## [RECORD EXTRACTS]
• • • • •
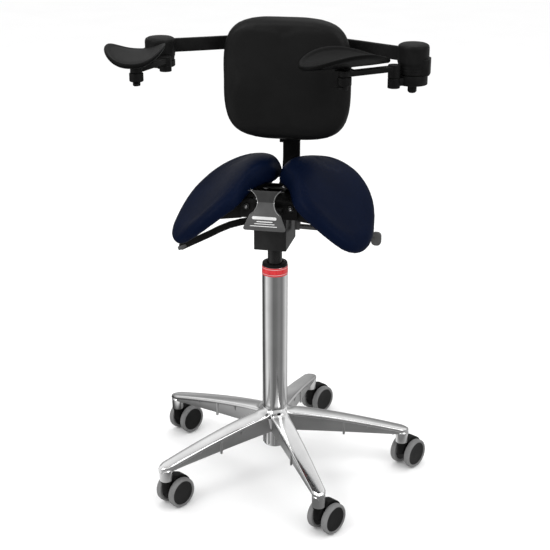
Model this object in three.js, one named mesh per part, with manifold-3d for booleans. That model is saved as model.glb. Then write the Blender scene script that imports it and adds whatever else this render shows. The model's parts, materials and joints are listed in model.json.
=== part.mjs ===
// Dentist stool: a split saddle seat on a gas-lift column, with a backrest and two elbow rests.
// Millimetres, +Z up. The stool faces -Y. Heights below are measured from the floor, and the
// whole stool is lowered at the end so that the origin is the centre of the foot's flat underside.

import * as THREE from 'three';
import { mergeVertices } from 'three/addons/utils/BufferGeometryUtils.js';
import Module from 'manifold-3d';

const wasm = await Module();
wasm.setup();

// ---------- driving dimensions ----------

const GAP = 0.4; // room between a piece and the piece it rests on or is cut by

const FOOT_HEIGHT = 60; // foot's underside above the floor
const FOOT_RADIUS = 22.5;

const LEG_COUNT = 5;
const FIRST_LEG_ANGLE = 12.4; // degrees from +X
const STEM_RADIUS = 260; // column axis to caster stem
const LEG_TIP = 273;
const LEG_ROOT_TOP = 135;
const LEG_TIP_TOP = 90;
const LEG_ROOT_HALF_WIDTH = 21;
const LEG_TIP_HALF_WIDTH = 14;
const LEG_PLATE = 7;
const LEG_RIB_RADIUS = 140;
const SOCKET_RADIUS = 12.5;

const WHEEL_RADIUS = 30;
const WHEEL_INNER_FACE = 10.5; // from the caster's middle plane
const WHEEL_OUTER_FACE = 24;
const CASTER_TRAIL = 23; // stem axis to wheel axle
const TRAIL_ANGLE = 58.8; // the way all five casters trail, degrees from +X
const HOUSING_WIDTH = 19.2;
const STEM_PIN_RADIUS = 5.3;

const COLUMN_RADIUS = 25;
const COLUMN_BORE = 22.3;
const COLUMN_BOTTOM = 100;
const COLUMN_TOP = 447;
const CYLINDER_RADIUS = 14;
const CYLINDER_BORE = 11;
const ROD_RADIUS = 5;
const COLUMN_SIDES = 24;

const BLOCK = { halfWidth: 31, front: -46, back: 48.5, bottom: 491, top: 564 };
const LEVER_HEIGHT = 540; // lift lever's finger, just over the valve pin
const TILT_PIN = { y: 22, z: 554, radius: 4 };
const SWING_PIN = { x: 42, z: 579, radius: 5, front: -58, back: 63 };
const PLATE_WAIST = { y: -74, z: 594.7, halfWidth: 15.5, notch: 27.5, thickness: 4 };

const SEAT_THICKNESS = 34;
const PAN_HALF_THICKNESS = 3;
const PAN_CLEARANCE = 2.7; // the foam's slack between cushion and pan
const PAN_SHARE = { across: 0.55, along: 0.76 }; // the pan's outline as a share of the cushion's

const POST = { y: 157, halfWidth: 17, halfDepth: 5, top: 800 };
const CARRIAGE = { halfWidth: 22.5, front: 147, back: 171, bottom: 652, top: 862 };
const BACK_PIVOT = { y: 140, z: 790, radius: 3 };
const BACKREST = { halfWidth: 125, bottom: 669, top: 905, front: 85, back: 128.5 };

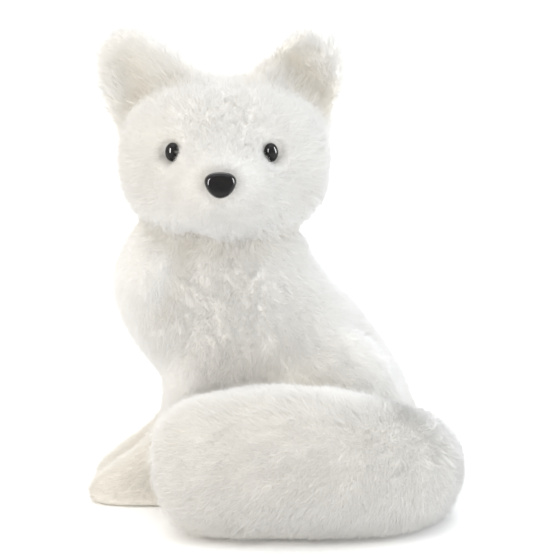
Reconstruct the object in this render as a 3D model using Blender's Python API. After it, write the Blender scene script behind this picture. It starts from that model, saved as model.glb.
• • • • •
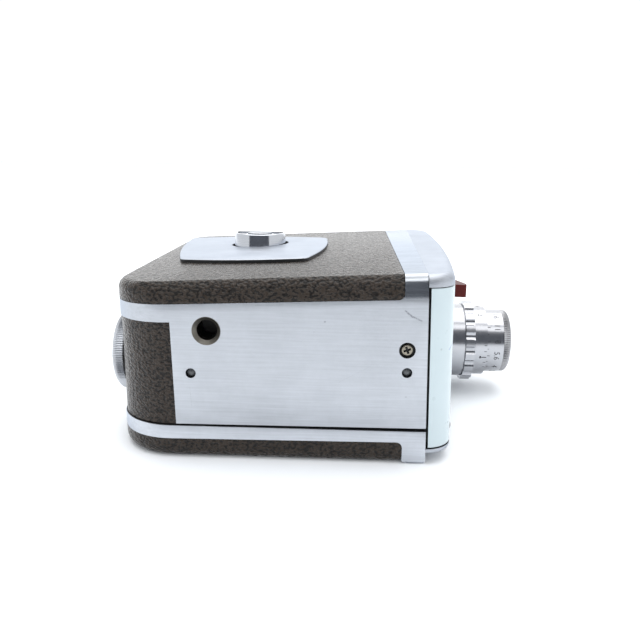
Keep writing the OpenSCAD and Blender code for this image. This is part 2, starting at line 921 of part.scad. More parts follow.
• • • • •
## [SHORT EXERCISE]
Go over the data above and copy every line that has the word "script" in it.

## [REPLY TO THE EXERCISE]
Model this object in three.js, one named mesh per part, with manifold-3d for booleans. That model is saved as model.glb. Then write the Blender scene script that imports it and adds whatever else this render shows. The model's parts, materials and joints are listed in model.json.
Reconstruct the object in this render as a 3D model using Blender's Python API. After it, write the Blender scene script behind this picture. It starts from that model, saved as model.glb.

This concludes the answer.